As we scroll through our News Feeds, we sometimes pause to view a video shared by our friends, if just out of curiosity. But Facebook is now assuming that if we watch a video, we must like it — and it will respond by providing more videos with similar content.

The social network is continuing to monitor every move in your News Feed, announcing that it will track information about your video-watching habits.

In a blog post on Monday, Facebook's Meihong Wang and Yue Zhuo said the company is taking video actions into account – such as when a user makes the video full screen or turns on the sound – interpreting this to mean that the user likes the video, even though they didn't explicitly "like" it. Facebook will use this data to show its users more content they care about, and less of what they don't.

"So if you turn the volume up or make the video full screen, we have updated News Feed to infer you liked the video and will show you similar videos higher up in your News Feed," the blog post reads. "We have found that this helps us show people more videos that they are interested in."

Facebook just started sharing more videos based on what users are watching, and will continue to do so over the next few weeks. However, Wang and Zhuo say that most pages will not see big changes.

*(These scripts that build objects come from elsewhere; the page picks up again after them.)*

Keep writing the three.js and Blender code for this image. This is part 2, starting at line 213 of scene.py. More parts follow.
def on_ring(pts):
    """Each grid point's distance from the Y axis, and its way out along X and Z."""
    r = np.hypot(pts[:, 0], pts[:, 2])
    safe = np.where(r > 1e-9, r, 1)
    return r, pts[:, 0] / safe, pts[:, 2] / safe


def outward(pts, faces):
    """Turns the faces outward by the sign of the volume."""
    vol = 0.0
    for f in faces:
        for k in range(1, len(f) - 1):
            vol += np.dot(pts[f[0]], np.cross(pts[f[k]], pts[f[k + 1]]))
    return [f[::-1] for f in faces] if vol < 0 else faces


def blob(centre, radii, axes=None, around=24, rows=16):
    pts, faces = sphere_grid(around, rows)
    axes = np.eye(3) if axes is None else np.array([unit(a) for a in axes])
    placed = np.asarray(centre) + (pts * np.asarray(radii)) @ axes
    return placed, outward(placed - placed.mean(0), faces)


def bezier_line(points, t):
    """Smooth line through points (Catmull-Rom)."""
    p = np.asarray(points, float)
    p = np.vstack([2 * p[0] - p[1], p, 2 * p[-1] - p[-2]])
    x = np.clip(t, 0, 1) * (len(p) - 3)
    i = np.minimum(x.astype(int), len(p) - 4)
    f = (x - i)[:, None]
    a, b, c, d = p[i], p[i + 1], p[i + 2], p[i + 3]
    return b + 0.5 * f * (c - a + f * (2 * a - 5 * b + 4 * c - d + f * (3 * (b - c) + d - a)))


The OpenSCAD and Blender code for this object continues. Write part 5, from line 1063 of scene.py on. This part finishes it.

This is not the only tracking news the social network has up its sleeve. The company also announced that it will track how long users look at posts — finding that if people spend more time on one post than others, this means the content was relevant to them. Even if the user didn't like or share or comment on the post, not scrolling past it signifies that the post was something the user found interesting. Related posts will now be found higher up in the News Feed.